References in this report (the "Quarterly Report") to "we," "us" or the "Company" refer to CHP Merger Corp. References to our "management" or our "management team" refer to our officers and directors, references to the "Sponsor" refer to CHP Acquisition Holdings, LLC. The following discussion and analysis of the Company's financial condition and results of operations should be read in conjunction with the financial statements and the notes thereto contained elsewhere in this Quarterly Report. Certain information contained in the discussion and analysis set forth below includes forward-looking statements that involve risks and uncertainties.

Special Note Regarding Forward-Looking Statements

This Quarterly Report includes "forward-looking statements" within the meaning of Section 27A of the Securities Act and Section 21E of the Exchange Act that are not historical facts, and involve risks and uncertainties that could cause actual results to differ materially from those expected and projected. All statements other than statements of historical fact included in this Quarterly Report including statements in this "Management's Discussion and Analysis of Financial Condition and Results of Operations" regarding the Company's financial position, business strategy and the plans and objectives of management for future operations, are forward-looking statements. Words such as "expect," "believe," "anticipate," "intend," "estimate," "seek" and variations and similar words and expressions are intended to identify such forward-looking statements. Such forward-looking statements relate to future events or future performance, but reflect management's current beliefs, based on information currently available. A number of factors could cause actual events, performance or results to differ materially from the events, performance and results discussed in the forward-looking statements. For information identifying important factors that could cause actual results to differ materially from those anticipated in the forward-looking statements, please refer to the "Risk Factors" section of the Company's Annual Report on Form 10-K for the year ending December 31, 2019 filed with the SEC on March 23, 2020. The Company's filings pursuant to the Securities Act and Exchange Act can be accessed on the EDGAR section of the SEC's website at www.sec.gov. Except as expressly required by applicable securities law, the Company disclaims any intention or obligation to update or revise any forward-looking statements whether as a result of new information, future events or otherwise.

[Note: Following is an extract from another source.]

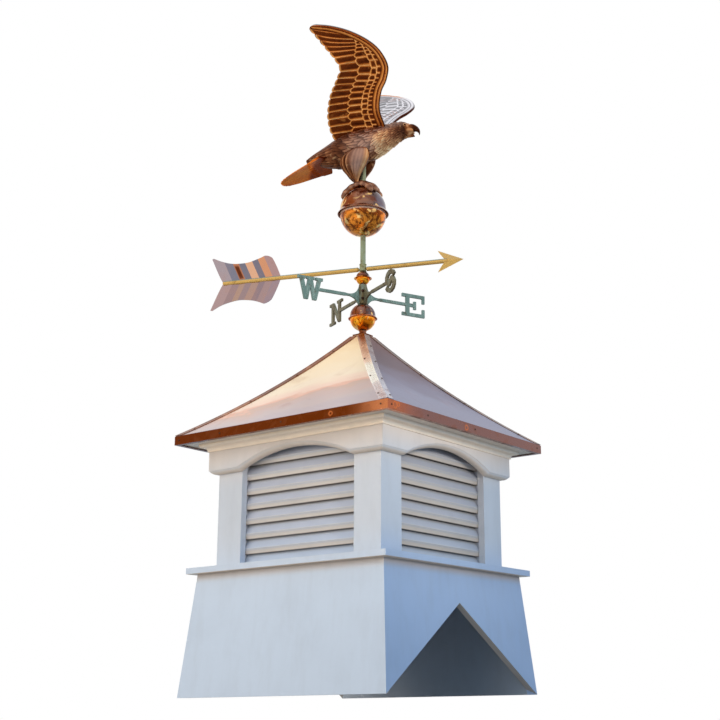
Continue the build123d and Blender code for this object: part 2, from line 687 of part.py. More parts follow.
def compass_east_west():
    """The casting with the E, the W and the hub, bored for the mast."""
    east, west = compass_pair(letter_e(), letter_w(), LETTER_W_WIDTH)
    arms = Pos(0, 0, COMPASS_HEIGHT) * (east + west) - compass_seats()
    bore = Pos(0, 0, LOWER_DOME_CENTRE) * extrude(Circle(BORE), SMALL_BALL_CENTRE - LOWER_DOME_CENTRE)
    casting = (arms + compass_hub()) - bore
    return casting.rotate(Axis.Z, EAST_ANGLE)


def compass_north_south():
    """The two arms with the N and the S, fitted to the hub."""
    taken = compass_seats() + compass_hub()
    arms = [Pos(0, 0, COMPASS_HEIGHT) * arm - taken
            for arm in compass_pair(letter_s(), letter_n(), LETTER_N_WIDTH)]
    return Compound(arms).rotate(Axis.Z, EAST_ANGLE - 90)


def vane_frame(shape):
    """A piece of the vane, modelled heading along +X, turned to its heading at rest."""
    return shape.rotate(Axis.Z, VANE_ANGLE)


def vane_tube():
    """The tube that turns on the mast, with the collar that the arrow is soldered to."""
    tube = extrude(Circle(TUBE_RADIUS), PERCH_TOP + TUBE_IN_EAGLE - TUBE_BOTTOM)
    collar = extrude(Circle(COLLAR_RADIUS), COLLAR_HEIGHT)
    bore = extrude(Circle(MAST_RADIUS + RUNNING_GAP), VANE_FOOT - TUBE_BOTTOM)
    return vane_frame(Pos(0, 0, TUBE_BOTTOM) * (tube + collar - bore))


def arrow_head_blank():
    """A barbed head heading along +X, thick at its middle and sharp at its point and barbs."""
    tip, half = ARROW_TIP, HEAD_SPAN / 2
    back = tip - HEAD_LENGTH
    outline = Polyline((tip, 0), (back, half), (back + HEAD_NOTCH, 0), (back, -half), close=True)
    plate = extrude(Plane.XZ * make_face(outline), HEAD_THICK, both=True)
    taper = Polyline((tip, 0, 0), (back - 1, -HEAD_THICK / 2, 0), (back - 1, HEAD_THICK / 2, 0), close=True)
    wedge = extrude(make_face(taper), half, both=True)
    edge = half + 2
    ridge = yz_prism([(0, edge), (HEAD_THICK / 2, 0), (0, -edge), (-HEAD_THICK / 2, 0)], tip + 1)
    return Pos(0, 0, ARROW_HEIGHT) * (plate & wedge & ridge)


def arrow_shaft():
    """The arrow's rod in two lengths, soldered to the collar."""
    reach = ARROW_TIP - HEAD_LENGTH + HEAD_NOTCH
    front = Pos(0, 0, ARROW_HEIGHT) * extrude(Plane.YZ * Circle(ARROW_RADIUS), reach)
    back = Pos(-ARROW_TAIL, 0, ARROW_HEIGHT) * extrude(Plane.YZ * Circle(ARROW_RADIUS), ARROW_TAIL)
    core = Pos(0, 0, TUBE_BOTTOM) * extrude(Circle(COLLAR_RADIUS), COLLAR_HEIGHT)
    return vane_frame(Compound([front - core - arrow_head_blank(), back - core]))


def pressed_sheet():
    """A sheet folded to and fro in straight bands that run along the fletching's back edge."""
    slope = hypot(FLETCH_SWEEP, FLETCH_CORNER_HALF)
    along = (-FLETCH_SWEEP / slope, 0, FLETCH_CORNER_HALF / slope)
    across = (FLETCH_CORNER_HALF / slope, 0, FLETCH_SWEEP / slope)
    width = FLETCH_LENGTH * across[0]
    pitch = width / FLETCH_BANDS
    folds = [((index - 1) * pitch, FLETCH_PRESS * (-1) ** index / 2) for index in range(FLETCH_BANDS + 4)]
    near = [(place, height - FLETCH_THICK / 2) for place, height in folds]
    far = [(place, height + FLETCH_THICK / 2) for place, height in reversed(folds)]
    plane = Plane(origin=(-FLETCH_NOTCH, 0, 0), x_dir=across, z_dir=along)
    return extrude(plane * make_face(Polyline(near + far, close=True)), 2 * FLETCH_LENGTH, both=True)


def fletching():
    """The copper tail of the arrow: a pressed sheet on each side of the rod."""
    front = FLETCH_LENGTH - FLETCH_NOTCH
    peak = front - FLETCH_NOSE
    waist = -FLETCH_NOTCH + FLETCH_WAIST_PLACE
    corner = -FLETCH_NOTCH - FLETCH_SWEEP
    bulge = (front - 0.34 * FLETCH_NOSE, 0.66 * FLETCH_PEAK_HALF)
    outline = Wire([
        ThreePointArc((front, 0), bulge, (peak, FLETCH_PEAK_HALF)),
        ThreePointArc((peak, FLETCH_PEAK_HALF), (waist, FLETCH_WAIST_HALF), (corner, FLETCH_CORNER_HALF)),
        Line((corner, FLETCH_CORNER_HALF), (-FLETCH_NOTCH, 0)),
        Line((-FLETCH_NOTCH, 0), (front, 0)),
    ])
    face = make_face(outline)
    tip = face.vertices().sort_by(Axis.X)[0]
    face = fillet(tip, FLETCH_CORNER_ROUND)
    blank = extrude(Plane.XZ * face, FLETCH_THICK + FLETCH_PRESS, both=True)
    rod = Pos(-ARROW_TAIL - OVERCUT, 0, 0) * extrude(Plane.YZ * Circle(ARROW_RADIUS), ARROW_TAIL)
    half = (blank & pressed_sheet()) - rod
    both = Compound([half, half.mirror(Plane.XY)])
    return vane_frame(Pos(0, 0, ARROW_HEIGHT) * both)


def eagle_point(forward, up, aside=0.0):
    """A point of the eagle in hundredths of its length, measured from the top of its ball."""
    return (forward * EAGLE_UNIT, aside * EAGLE_UNIT, PERCH_TOP + up * EAGLE_UNIT)


def eagle_section(forward, up, wide, high, lean):
    """An ellipse across the eagle's length at a point, leaning back by a slope."""
    plane = Plane(origin=eagle_point(forward, up), x_dir=(0, 1, 0), z_dir=(1, 0, lean))
    return plane * Ellipse(wide * EAGLE_UNIT, high * EAGLE_UNIT)


def eagle_trunk():
    """The trunk, neck and head as one loft from the rump to the root of the beak."""
    return loft([eagle_section(*ring, TRUNK_LEAN) for ring in TRUNK_RINGS])


def eagle_beak():
    """An open beak: the hooked upper half and the shorter lower half."""
    upper = loft([eagle_section(*ring) for ring in UPPER_BEAK_RINGS])
    lower = loft([eagle_section(*ring) for ring in LOWER_BEAK_RINGS])
    return upper + lower


def eagle_body():
    """The trunk with its beak and a socket in its belly for the vane's tube."""
    socket = Pos(0, 0, PERCH_TOP) * extrude(Circle(TUBE_RADIUS), TUBE_IN_EAGLE)
    return vane_frame(eagle_trunk() + eagle_beak() - socket)


def eagle_tail():
    """The spread tail: a fan of overlapping feathers with rounded ends, arched across its width."""
    tip_radius = TAIL_LAP * TAIL_END_HALF / TAIL_FEATHERS
    blades = None
    for index in range(TAIL_FEATHERS):
        share = 2 * index / (TAIL_FEATHERS - 1) - 1
        reach = TAIL_LENGTH * (1 - TAIL_ROUNDING * share ** 2)
        root = Pos(0, TAIL_ROOT_HALF * share) * Circle(0.8 * tip_radius)
        end = Pos(-reach, TAIL_END_HALF * share) * Circle(tip_radius)
        blade = make_hull([*root.edges(), *end.edges()])
        blades = blade if blades is None else blades + blade
    half_sheet = EAGLE_SHEET / 2
    ring = Plane.YZ * Circle(TAIL_BEND + half_sheet) - Plane.YZ * Circle(TAIL_BEND - half_sheet)
    sheet = Pos(-TAIL_LENGTH / 2, 0, -TAIL_BEND) * extrude(ring, TAIL_LENGTH, dir=(1, 0, 0), both=True)
    fan = sheet & extrude(blades, TAIL_BEND / 2, both=True)
    fan = fan.rotate(Axis.Y, -TAIL_SLOPE)
    return vane_frame(Pos(*eagle_point(*TAIL_ROOT)) * fan - eagle_trunk())


def toe(start, middle, end, radius):
    """A round toe bent along an arc through three points."""
    arc = ThreePointArc(start, middle, end)
    section = Plane(origin=start, z_dir=arc % 0) * Circle(radius)
    return sweep(section, path=arc)


def eagle_leg(side):
    """One feathered thigh with its shank and its toes, seated on the ball."""
    leg = loft([Pos(*eagle_point(forward, up, aside * side)) * Ellipse(deep * EAGLE_UNIT, wide * EAGLE_UNIT)
                for forward, up, deep, wide, aside in LEG_RINGS])
    place, height, spread = ANKLE
    spread = spread * side
    ankle = eagle_point(place, height, spread)
    rear_bend, rear_end = eagle_point(*REAR_TOE_BEND, spread), eagle_point(*REAR_TOE_END, spread)
    leg = leg + toe(ankle, rear_bend, rear_end, REAR_TOE_RADIUS)
    for turn in TOE_TURNS:
        heading = radians(turn * side)
        bend, claw = [eagle_point(place + reach * cos(heading), up, spread + reach * sin(heading))
                      for reach, up in (TOE_BEND, TOE_END)]
        leg = leg + toe(ankle, bend, claw, TOE_RADIUS)
    return leg


def eagle_legs():
    """Both legs, clear of the tube that passes between them and seated on the ball."""
    ball = Pos(0, 0, PERCH_DOME_CENTRE) * Sphere(PERCH_RADIUS + SEAT_GAP)
    tube = Pos(0, 0, PERCH_TOP) * extrude(Circle(TUBE_RADIUS + SEAT_GAP), TUBE_IN_EAGLE)
    middle = Pos(0, 0, PERCH_TOP) * Box(EAGLE_LENGTH, 2 * SEAT_GAP, EAGLE_LENGTH)
    taken = eagle_trunk() + ball + tube + middle
    return Compound([vane_frame(eagle_leg(side) - taken) for side in (-1, 1)])


def wing_section(lead, trail):
    """Section of a wing from front to back edge: a round bead and a thin arched sheet behind it."""
    chord = (lead - trail).length
    across = (lead - trail) / chord
    rise = WING_CAMBER * chord
    half = EAGLE_SHEET / 4
    bead = min(WING_BEAD, 0.2 * chord)
    up = Vector(0, 0, 1)
    shoulder = lead - across * bead
    middle = (shoulder + trail) / 2
    top, low = shoulder + up * bead, shoulder - up * bead
    back_top, back_low = trail + up * half, trail - up * half
    return make_face(Wire([
        ThreePointArc(top, middle + up * (rise + half), back_top),
        Line(back_top, back_low),
        ThreePointArc(back_low, middle + up * (rise - half), low),
        ThreePointArc(low, lead, top),
    ]))


def eagle_wing(side):
    """A raised, cambered wing with notches between the tips of its flight feathers."""
    leads = [Vector(*point) * EAGLE_UNIT for point in FRONT_EDGE]
    trails = [Vector(*point) * EAGLE_UNIT for point in BACK_EDGE]
    wing = loft([wing_section(lead, trail) for lead, trail in zip(leads, trails)])
    edge = Spline(trails)
    for index in range(1, WING_FEATHERS):
        place = edge @ (index / WING_FEATHERS)
        along = edge % (index / WING_FEATHERS) * NICK_DEPTH
        inwards = Vector(along.Y, -along.X)
        outside = place - inwards
        nick = Polyline(place + inwards, outside + along, outside - along, close=True)
        wing = wing - extrude(make_face(nick), 3 * WING_BEAD, both=True)
    wing = Pos(0, 0, PERCH_TOP + WING_ROOT_HEIGHT) * wing.rotate(Axis.X, WING_RISE)
    if side < 0:
        wing = wing.mirror(Plane.XZ)
    return vane_frame(wing - eagle_trunk())


def build():
    """Every piece by its node name."""
    parts = {}
    sides = ("front", "right", "back", "left")
    for quarter, side in enumerate(sides):
        parts[f"base_{side}"] = base_panel(quarter, notched=side in ("left", "right"))
        parts[f"louvre_{side}"] = louvre_panel(quarter)
        parts[f"frieze_{side}"] = frieze_board(quarter)
        parts[f"roof_panel_{side}"] = roof_panel(quarter)
    corners = ("front_left", "front_right", "back_right", "back_left")
    for quarter, corner in enumerate(corners):
        parts[f"post_{corner}"] = corner_post(quarter)
    parts["ledge"] = ledge()
    parts["crown"] = crown()
    parts["soffit"] = soffit()
    parts["fascia"] = fascia()
    parts["roof_deck"] = roof_deck()
    parts["mast_block"] = mast_block()
    parts["hip_caps"] = hip_caps()
    parts["roof_cap"] = roof_cap()
    parts["mast"] = mast()
    parts["lower_ball_bowl"] = ball_bowl(LOWER_BALL_CENTRE, LOWER_BALL_RADIUS, LOWER_BRIM_SEAT, BORE)
    parts["lower_ball_dome"] = ball_dome(LOWER_BALL_CENTRE, LOWER_BALL_RADIUS, LOWER_BRIM_RADIUS,
                                         LOWER_BRIM_SEAT, LOWER_DOME_RISE, BORE)
    parts["compass_east_west"] = compass_east_west()
    parts["compass_north_south"] = compass_north_south()
    parts["small_ball"] = Compound([
        ball_bowl(SMALL_BALL_CENTRE, SMALL_BALL_RADIUS, SMALL_BRIM_SEAT, BORE),
        ball_dome(SMALL_BALL_CENTRE, SMALL_BALL_RADIUS, SMALL_BRIM_RADIUS,
                  SMALL_BRIM_SEAT, SMALL_DOME_RISE, BORE)])
    parts["vane_tube"] = vane_tube()
    parts["arrow_shaft"] = arrow_shaft()
    parts["arrow_head"] = vane_frame(arrow_head_blank())
    parts["fletching"] = fletching()
    parts["perch_ball_bowl"] = ball_bowl(PERCH_CENTRE, PERCH_RADIUS, PERCH_BRIM_SEAT, TUBE_RADIUS)
    parts["perch_ball_dome"] = ball_dome(PERCH_CENTRE, PERCH_RADIUS, PERCH_BRIM_RADIUS,
                                         PERCH_BRIM_SEAT, PERCH_DOME_RISE, TUBE_RADIUS)
    parts["eagle_body"] = eagle_body()
    parts["eagle_tail"] = eagle_tail()
    parts["eagle_legs"] = eagle_legs()
    parts["wing_left"] = eagle_wing(1)
    parts["wing_right"] = eagle_wing(-1)
    return parts


os.makedirs("parts", exist_ok=True)
for node, shape in build().items():
    shape.label = node
    export_step(shape, f"parts/{node}.step")
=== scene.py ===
"""Looks of the barn cupola with its eagle weathervane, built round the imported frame, in metres."""

import logging
import math
from dataclasses import dataclass, field
from enum import Enum
from typing import Optional, Union

import bmesh
import bpy
import numpy as np
from mathutils import Matrix, Vector


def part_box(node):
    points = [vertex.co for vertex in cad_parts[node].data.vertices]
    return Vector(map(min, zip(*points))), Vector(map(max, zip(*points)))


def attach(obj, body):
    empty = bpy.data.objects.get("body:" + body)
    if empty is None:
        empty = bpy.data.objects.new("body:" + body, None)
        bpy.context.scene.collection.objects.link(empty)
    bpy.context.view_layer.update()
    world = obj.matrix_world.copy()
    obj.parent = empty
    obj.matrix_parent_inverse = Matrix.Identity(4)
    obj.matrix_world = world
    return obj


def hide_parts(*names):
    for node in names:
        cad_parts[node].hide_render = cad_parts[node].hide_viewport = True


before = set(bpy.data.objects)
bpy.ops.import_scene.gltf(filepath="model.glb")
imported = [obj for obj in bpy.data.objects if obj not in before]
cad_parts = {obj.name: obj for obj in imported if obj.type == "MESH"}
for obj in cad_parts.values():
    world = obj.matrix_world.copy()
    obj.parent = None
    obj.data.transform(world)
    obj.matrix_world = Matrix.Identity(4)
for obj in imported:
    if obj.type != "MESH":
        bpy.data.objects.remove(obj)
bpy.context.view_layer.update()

Array = np.ndarray
Triple = tuple[float, float, float]
Colour = Triple
Material, NodeTree, Socket = bpy.types.Material, bpy.types.NodeTree, bpy.types.NodeSocket
Value = Union[float, tuple, Socket]
log = logging.getLogger("cupola")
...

We are a blank check company formed under the laws of the State of Delaware on July 31, 2019 for the purpose of effecting a merger, capital stock exchange, asset acquisition, stock purchase, reorganization or similar Business Combination with one or more target businesses. We intend to effectuate our Business Combination using cash from the proceeds of our initial public offering and the sale of the Private placement warrants that occurred simultaneously with the completion of our initial public offering, our capital stock, debt or a combination of cash, stock and debt.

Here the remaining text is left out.